=== TASK GOAL ===
Repeat the whole listing exactly as written.
━━━ INFORMATION PROVIDED ━━━
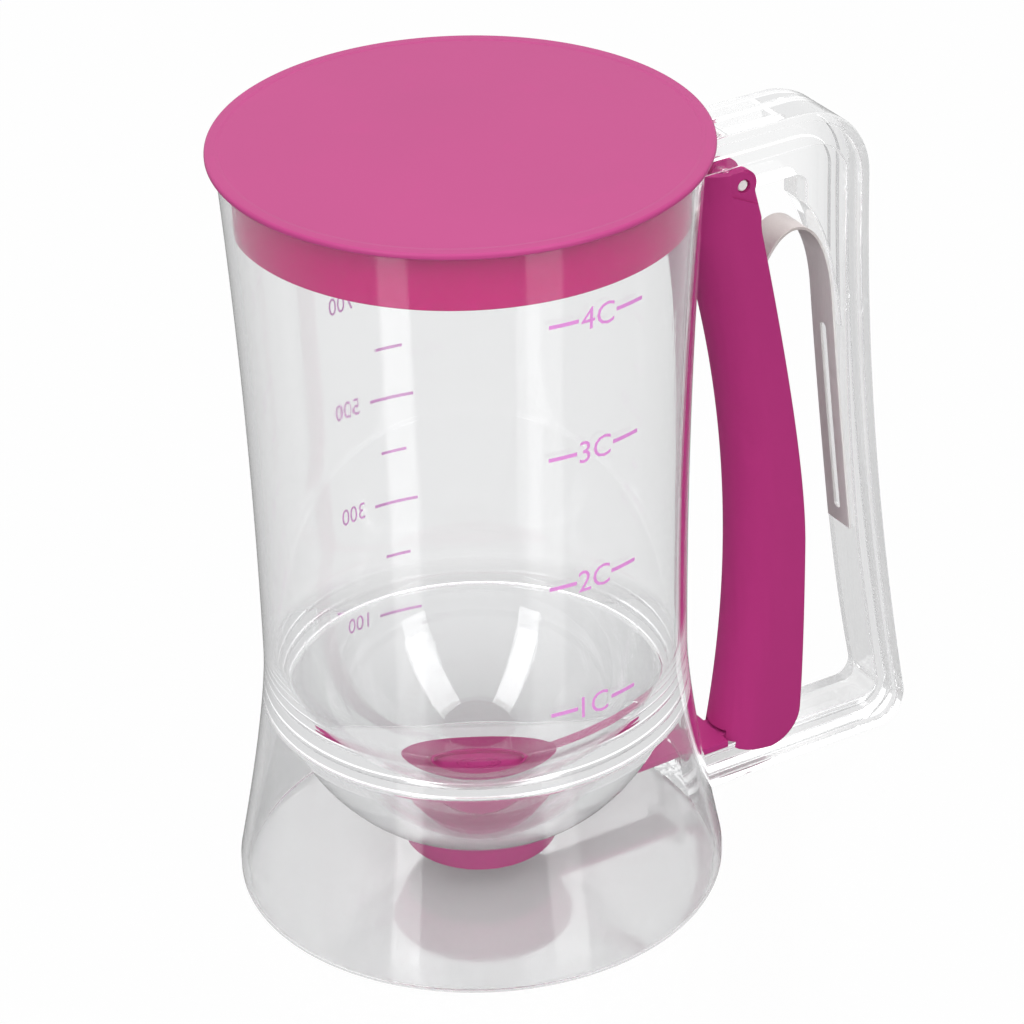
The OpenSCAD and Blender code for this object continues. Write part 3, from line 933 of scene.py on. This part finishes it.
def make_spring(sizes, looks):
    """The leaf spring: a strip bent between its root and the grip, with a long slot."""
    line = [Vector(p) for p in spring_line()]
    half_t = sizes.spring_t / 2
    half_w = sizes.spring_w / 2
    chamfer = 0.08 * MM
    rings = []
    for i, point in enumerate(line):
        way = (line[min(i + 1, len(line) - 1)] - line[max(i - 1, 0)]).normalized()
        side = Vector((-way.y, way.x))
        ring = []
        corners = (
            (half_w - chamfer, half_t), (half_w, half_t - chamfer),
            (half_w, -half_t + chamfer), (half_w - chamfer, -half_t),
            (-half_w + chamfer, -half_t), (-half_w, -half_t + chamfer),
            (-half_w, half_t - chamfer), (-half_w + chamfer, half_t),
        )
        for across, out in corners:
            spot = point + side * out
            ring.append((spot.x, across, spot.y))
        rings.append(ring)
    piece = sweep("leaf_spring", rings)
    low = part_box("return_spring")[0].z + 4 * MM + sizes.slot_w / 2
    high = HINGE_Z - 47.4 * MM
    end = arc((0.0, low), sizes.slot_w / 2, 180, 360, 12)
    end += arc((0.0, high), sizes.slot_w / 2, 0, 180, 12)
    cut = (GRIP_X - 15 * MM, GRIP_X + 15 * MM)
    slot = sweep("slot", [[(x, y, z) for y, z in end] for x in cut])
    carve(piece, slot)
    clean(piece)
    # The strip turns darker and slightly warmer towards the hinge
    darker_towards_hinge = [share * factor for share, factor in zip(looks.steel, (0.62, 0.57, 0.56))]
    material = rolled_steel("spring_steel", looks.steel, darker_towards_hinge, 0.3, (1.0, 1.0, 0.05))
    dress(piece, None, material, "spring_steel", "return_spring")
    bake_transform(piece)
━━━
=== REPLY ===
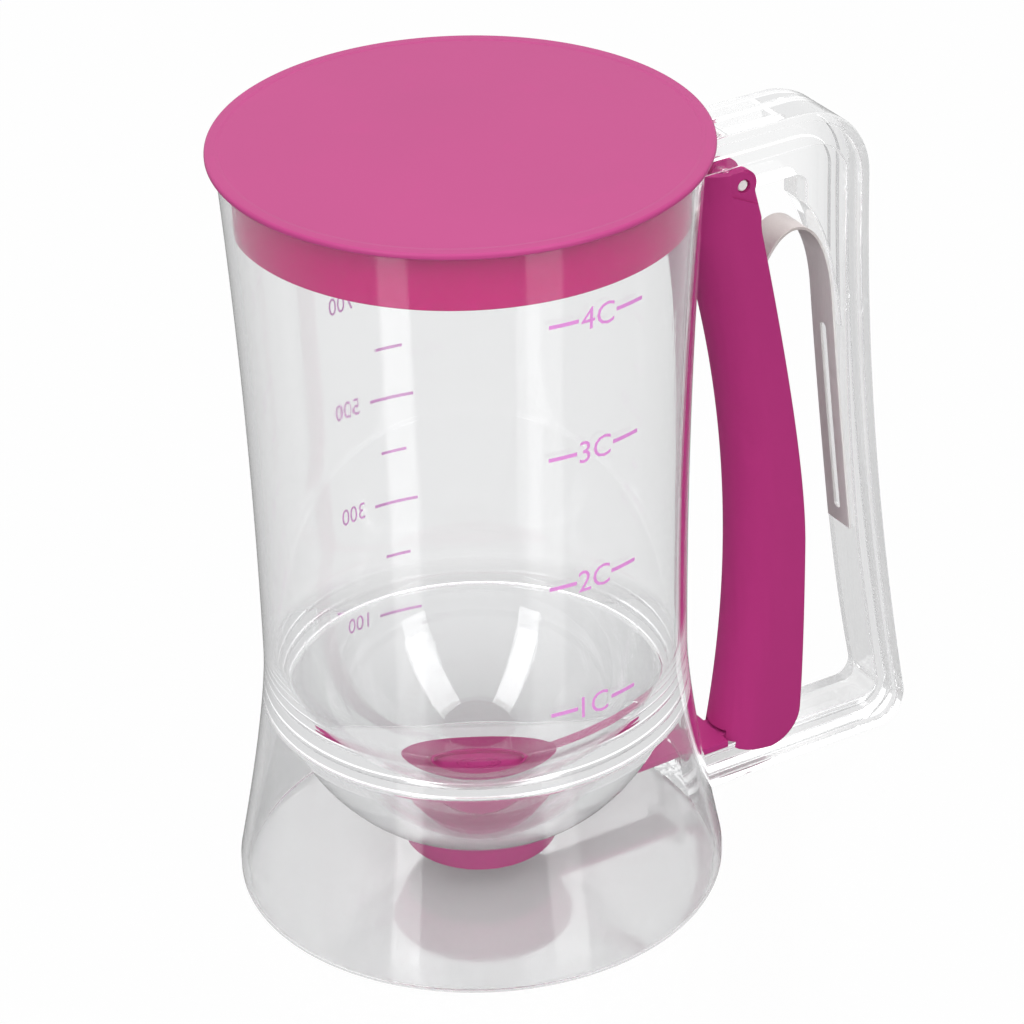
The OpenSCAD and Blender code for this object continues. Write part 3, from line 933 of scene.py on. This part finishes it.
def make_spring(sizes, looks):
    """The leaf spring: a strip bent between its root and the grip, with a long slot."""
    line = [Vector(p) for p in spring_line()]
    half_t = sizes.spring_t / 2
    half_w = sizes.spring_w / 2
    chamfer = 0.08 * MM
    rings = []
    for i, point in enumerate(line):
        way = (line[min(i + 1, len(line) - 1)] - line[max(i - 1, 0)]).normalized()
        side = Vector((-way.y, way.x))
        ring = []
        corners = (
            (half_w - chamfer, half_t), (half_w, half_t - chamfer),
            (half_w, -half_t + chamfer), (half_w - chamfer, -half_t),
            (-half_w + chamfer, -half_t), (-half_w, -half_t + chamfer),
            (-half_w, half_t - chamfer), (-half_w + chamfer, half_t),
        )
        for across, out in corners:
            spot = point + side * out
            ring.append((spot.x, across, spot.y))
        rings.append(ring)
    piece = sweep("leaf_spring", rings)
    low = part_box("return_spring")[0].z + 4 * MM + sizes.slot_w / 2
    high = HINGE_Z - 47.4 * MM
    end = arc((0.0, low), sizes.slot_w / 2, 180, 360, 12)
    end += arc((0.0, high), sizes.slot_w / 2, 0, 180, 12)
    cut = (GRIP_X - 15 * MM, GRIP_X + 15 * MM)
    slot = sweep("slot", [[(x, y, z) for y, z in end] for x in cut])
    carve(piece, slot)
    clean(piece)
    # The strip turns darker and slightly warmer towards the hinge
    darker_towards_hinge = [share * factor for share, factor in zip(looks.steel, (0.62, 0.57, 0.56))]
    material = rolled_steel("spring_steel", looks.steel, darker_towards_hinge, 0.3, (1.0, 1.0, 0.05))
    dress(piece, None, material, "spring_steel", "return_spring")
    bake_transform(piece)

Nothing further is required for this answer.